Johnson was responding to a question about his stance on the 2022 Chips and Science Act, after Republican presidential nominee Donald Trump last week called the program “so bad.” Asked whether he’d seek to repeal the law if Republicans took control of Congress and the White House, Johnson told reporters during a campaign stop in upstate New York on Friday that “I expect that we probably will, but we haven’t developed that part of the agenda yet.”
Johnson, who voted against the Chips Act, quickly walked back his remarks and said the law is “not on the agenda for repeal.” Instead, Republicans could pursue legislation to “eliminate its costly regulations and Green New Deal requirements,” he said in a statement circulated by Representative Brandon Williams, a vulnerable Republican candidate with whom he was campaigning.

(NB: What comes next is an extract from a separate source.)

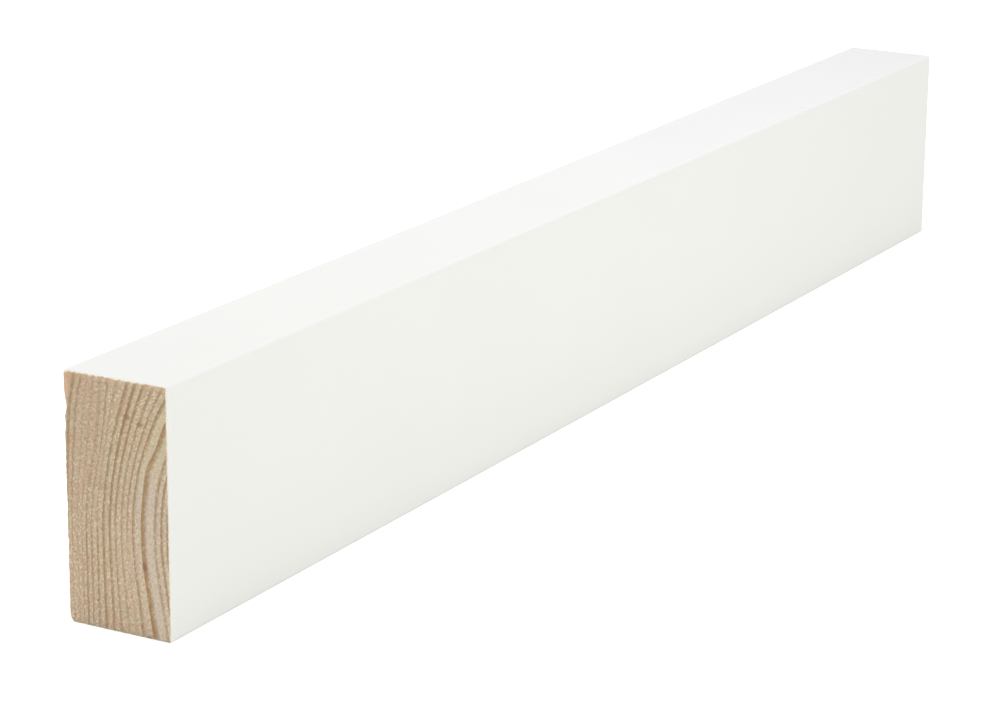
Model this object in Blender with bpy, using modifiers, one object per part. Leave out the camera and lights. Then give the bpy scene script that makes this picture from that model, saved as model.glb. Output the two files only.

The Chips Act set aside $39 billion in grants — plus 25% tax credits and billions more in loans — to revitalize American semiconductor manufacturing after decades of production shifting to Asia. Companies have pledged to invest more than 10 times that in US factories, including new plants from all five of the world’s top advanced chipmakers. Micron Corp., the lone American maker of advanced memory chips, plans to spend at least $50 billion to build factories in Williams’ district.
The law, which passed with bipartisan support, aims to address the national security risk created by the concentration of advanced chip manufacturing in Asia, and particularly in Taiwan. It’s generating thousands of construction and manufacturing jobs in Arizona, Texas, New York, Ohio and other states where companies are building semiconductor plants and smaller supply-chain facilities.
Democrats slammed Johnson for threatening both of those priorities.
Representative Alexandria Ocasio Cortez thanked the speaker for “his honesty and his forthrightness” about what Republicans would do with a House majority. Vice President Kamala Harris told reporters Saturday that Johnson backtracked on a Chips Act repeal because it’s “not popular, and their agenda is not popular.”